One can look at “Last successful backup” on home screen – if one knows what to expect.
Duplicati Console at app.duplicati.com is probably meant to help track backup results. Developer could speak more to that, but since you care, have you considered using that?
Duplicati apparently has a designer available to help sort this sort of thing out, but I’m not certain how quickly or effectively they work. The new UI heading to release has old issue regarding nuisance alerts that need to be dismissed manually. It has not been addressed.
Regardless, this is a question for developer and/or designer. Meanwhile, give repro steps.
That’s the nature of most backup programs. They search the entire Source for changes. Generally people like backup as fast as possible. The use-background-io-priority option allows yielding drive access to other use, but then those other uses are hitting the drive.
usn-policy can sometimes help some Windows NTFS users avoid searches for changes.

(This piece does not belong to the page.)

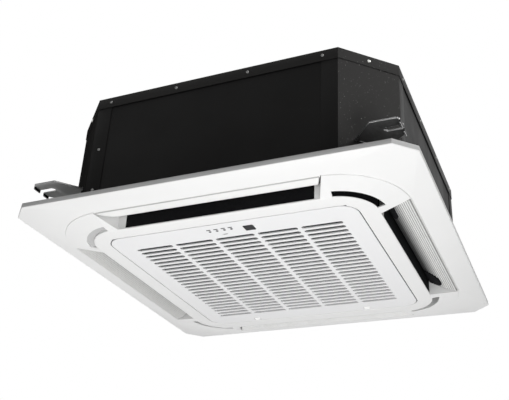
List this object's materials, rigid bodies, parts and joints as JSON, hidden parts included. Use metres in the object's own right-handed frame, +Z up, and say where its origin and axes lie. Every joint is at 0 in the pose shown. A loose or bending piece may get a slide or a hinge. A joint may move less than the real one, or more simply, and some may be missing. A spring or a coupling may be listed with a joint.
{
  "type": "ceiling cassette air conditioner",
  "caption": "Four-way ceiling cassette air conditioner with a white panel, hinged intake grille, swinging louvres and a black sheet-metal body.",
  "frame": {"origin": "the centre of the panel in the ceiling plane, where the panel's upper edge meets the ceiling", "axes": "+Z up into the ceiling void; +Y from the grille's hinge to its latches; +X to the right when seen from the hinge side"},
  "size_m": [0.95, 0.95, 0.336],
  "materials": {
    "white_panel": "satin white moulded plastic",
    "white_fitting": "matte white plastic",
    "louvre_plastic": "satin pale grey plastic",
    "fan_plastic": "matte pale grey plastic",
    "dark_plastic": "matte black plastic",
    "smoked_window": "gloss smoked window",
    "black_sheet": "satin black painted sheet steel",
    "galvanised_sheet": "galvanised sheet steel",
    "motor_casting": "satin cast and drawn casing",
    "steel_rod": "polished steel",
    "black_foam": "matte black foam",
    "filter_net": "matte blue-grey net",
    "fin_aluminium": "satin bare aluminium",
    "copper_tube": "satin copper",
    "brass_nut": "satin brass",
    "circuit_board": "matte green board"
  },
  "bodies": {
    "unit": {"panel_frame": "white_panel", "drain_outlet": "white_fitting", "bell_mouth": "dark_plastic", "drain_pump": "dark_plastic", "float_stem": "dark_plastic", "terminal_block": "dark_plastic", "top_cover": "black_sheet", "casing_wall_right": "black_sheet", "casing_wall_far": "black_sheet", "casing_wall_left": "black_sheet", "casing_wall_near": "black_sheet", "casing_corner_far_right": "black_sheet", "casing_corner_far_left": "black_sheet", "casing_corner_near_left": "black_sheet", "casing_corner_near_right": "black_sheet", "hanger_far_right": "galvanised_sheet", "hanger_far_left": "galvanised_sheet", "hanger_near_left": "galvanised_sheet", "hanger_near_right": "galvanised_sheet", "motor_bracket": "galvanised_sheet", "coil_end_plate_left": "galvanised_sheet", "coil_end_plate_far": "galvanised_sheet", "control_box": "galvanised_sheet", "control_box_cover": "galvanised_sheet", "fan_motor": "motor_casting", "louvre_motor_right": "motor_casting", "louvre_motor_far": "motor_casting", "louvre_motor_left": "motor_casting", "louvre_motor_near": "motor_casting", "ceiling_seal": "black_foam", "insulation_liner": "black_foam", "drain_pan": "black_foam", "evaporator_coil": "fin_aluminium", "gas_pipe": "copper_tube", "liquid_pipe": "copper_tube", "gas_flare_nut": "brass_nut", "liquid_flare_nut": "brass_nut", "control_board": "circuit_board"},
    "fan": {"fan_wheel": "fan_plastic", "fan_nut": "brass_nut", "motor_shaft": "steel_rod"},
    "louvre_right_body": {"louvre_right": "louvre_plastic"},
    "louvre_far_body": {"louvre_far": "louvre_plastic"},
    "louvre_left_body": {"louvre_left": "louvre_plastic"},
    "louvre_near_body": {"louvre_near": "louvre_plastic"},
    "grille": {"grille_door": "white_panel", "hinge_pin_left": "steel_rod", "hinge_pin_right": "steel_rod", "display_window": "smoked_window", "display_board": "circuit_board", "air_filter": "filter_net"},
    "latch_left_body": {"latch_left": "white_panel"},
    "latch_right_body": {"latch_right": "white_panel"},
    "button_body": {"push_button": "white_panel"},
    "float_body": {"level_float": "white_fitting"},
    "impeller_body": {"pump_impeller": "white_fitting"}
  },
  "joints": [
    {"name": "fan_spin", "type": "hinge", "parent": "unit", "child": "fan", "pos_m": [0, 0, 0.202], "axis": [0, 0, 1], "continuous": true},
    {"name": "louvre_right_swing", "type": "hinge", "parent": "unit", "child": "louvre_right_body", "pos_m": [0.416, 0, -0.0185], "axis": [0, 1, 0], "range_deg": [-28.5, 23]},
    {"name": "louvre_far_swing", "type": "hinge", "parent": "unit", "child": "louvre_far_body", "pos_m": [0, 0.416, -0.0185], "axis": [-1, 0, 0], "range_deg": [-28.5, 23]},
    {"name": "louvre_left_swing", "type": "hinge", "parent": "unit", "child": "louvre_left_body", "pos_m": [-0.416, 0, -0.0185], "axis": [0, -1, 0], "range_deg": [-28.5, 23]},
    {"name": "louvre_near_swing", "type": "hinge", "parent": "unit", "child": "louvre_near_body", "pos_m": [0, -0.416, -0.0185], "axis": [1, 0, 0], "range_deg": [-28.5, 23]},
    {"name": "grille_hinge", "type": "hinge", "parent": "unit", "child": "grille", "pos_m": [0, -0.3052, -0.0342], "axis": [-1, 0, 0], "range_deg": [0, 90]},
    {"name": "latch_left_slide", "type": "slide", "parent": "grille", "child": "latch_left_body", "axis": [0, -1, 0], "range_m": [0, 0.007]},
    {"name": "latch_right_slide", "type": "slide", "parent": "grille", "child": "latch_right_body", "axis": [0, -1, 0], "range_m": [0, 0.007]},
    {"name": "button_press", "type": "slide", "parent": "grille", "child": "button_body", "axis": [0, 0, 1], "range_m": [0, 0.001], "stiffness_N_per_m": 300, "springref_m": -0.002},
    {"name": "float_rise", "type": "slide", "parent": "unit", "child": "float_body", "axis": [0, 0, 1], "range_m": [0, 0.02]},
    {"name": "impeller_spin", "type": "hinge", "parent": "unit", "child": "impeller_body", "pos_m": [-0.276, 0.276, 0.062], "axis": [0, 0, 1], "continuous": true}
  ]
}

I’m not sure if there’s an open request for a run-slow-to-go easy-on-my-hardware request. You can try searching the forum and GitHub Issues. There WAS a case where activity on USB stick had exceeded computer port power. Solution there was to use an external hub.
It doesn’t need to be that mysterious. Can you reveal the nature of those two warnings?
Oh, it’s detailed in the other topic:
Oh, and the 2 warnings are my fault. My docker container for Duplistat stopped working. So the posting of final status to the dashboard failed. Still, why did it throw a warning last time, but not this time…
But not in what was quoted here, if they were warnings. You have shown no errors here.
Are you talking about one of below, or maybe exclude already resolved the second type?
Can’t you just open the job log of original post and look, then tell me something about it?
If these are the same two warnings I’m asking about, I might have gotten less interested.
Do you mean duplistatus as mentioned in the forum, but a third-party tool? I don’t use it.
Timing of the failure isn’t said anyway, so I can’t say much about its impact on Duplicati.
Generally I think if Duplicati can’t send a requested report, one gets a warning, but such send is after the backup completes, so warning isn’t in the job log. People get confused.
Sometimes such warnings might be in the server log, See About → Show log → Stored.
Yours looks like the backup actually has warnings in the log, so maybe you could check?
You gave no time of docker failure and fix. Maybe you fixed it for “this time”. Is that 10:02?
This trail is too hard to follow. Do you have a nice timeline yet, and info on the warnings?
What I’d like ideally is the simplest step-by-step you can get to see what you think wrong.
This is actually already fixed.
In 2.1.0.124 and older, the logic is that notifications are simply appended, so whenever something generates a notification (like a warning in this case) it is added to the list of pending notifications. The TrayIcon uses these pending notifications to decide what state the icon should be in. The thinking back then was: “It something odd has happened, we should inform the user, even if it is transient”.
With 2.1.0.125 we change the logic so that a backup run will clear pending notifications from the same backup. The thinking is now that we should reduce unwarranted notifications and let the user find transient errors via the log if they care about it.
That sounds odd. If a notification is dismissed, it is deleted from the database. It should not be able to show up again, only a new warning should generate a new notification.
You can set the --cpu-intensity=5 option to have it be less aggressive. Although it technically throttles CPU, a side effect is less aggressive activity on the drive.